Placeholder selectors let you write reusable styles without creating extra CSS on their own. They help keep your code clean and avoid repeating yourself.

You want to share common styles between multiple CSS classes.
You want to avoid generating unused CSS rules in your final stylesheet.
You want to organize your styles better by grouping shared styles.
You want to keep your CSS file smaller and faster to load.
Syntax
SASS
%placeholder-name { property: value; }

Placeholder selectors start with a percent sign (%) and are not output directly in CSS.

You use @extend %placeholder-name; inside other selectors to reuse the styles.

Examples
This defines a placeholder with common button styles.
SASS
%button-base {
  padding: 1rem;
  border-radius: 0.5rem;
  font-weight: bold;
}
This class reuses the placeholder styles and adds its own color.
SASS
.primary-button {
  @extend %button-base;
  background-color: blue;
  color: white;
}
Another class reusing the same placeholder with different colors.
SASS
.secondary-button {
  @extend %button-base;
  background-color: gray;
  color: black;
}
Sample Program

This example shows a placeholder %card-style with common card styles.

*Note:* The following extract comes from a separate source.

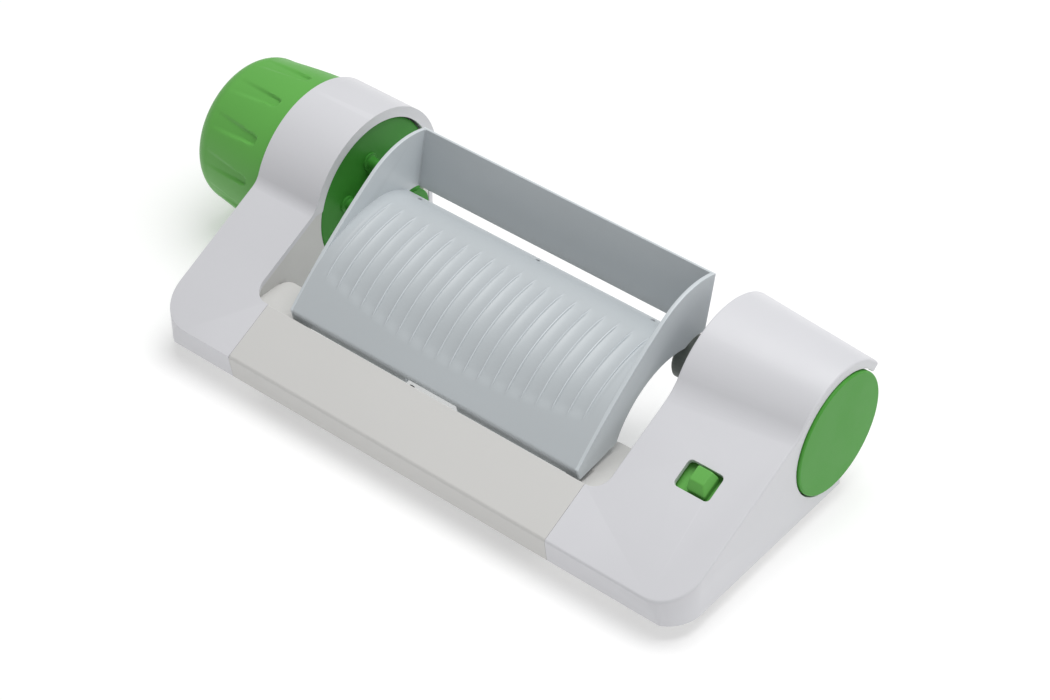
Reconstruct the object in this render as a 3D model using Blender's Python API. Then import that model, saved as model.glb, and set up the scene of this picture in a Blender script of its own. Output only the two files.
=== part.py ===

Two card classes reuse it and add different border colors. The body has a slightly darker background for contrast.

SASS
@use 'sass:color';

%card-style {
  padding: 1.5rem;
  border-radius: 1rem;
  box-shadow: 0 0.5rem 1rem rgba(0,0,0,0.1);
  background-color: white;
}

.card-primary {
  @extend %card-style;
  border: 2px solid blue;
}

.card-secondary {
  @extend %card-style;
  border: 2px solid gray;
}

body {
  background-color: color.scale(white, $lightness: -10%);
  font-family: Arial, sans-serif;
  padding: 2rem;
}
OutputSuccess
Important Notes

Placeholder selectors do not appear in the final CSS unless extended.

Using @extend with placeholders helps avoid duplicate CSS rules.

Placeholders improve maintainability by centralizing shared styles.

Summary

Placeholder selectors start with % and hold reusable styles.

Use @extend %placeholder-name; to apply those styles to other selectors.

They keep your CSS smaller and easier to manage.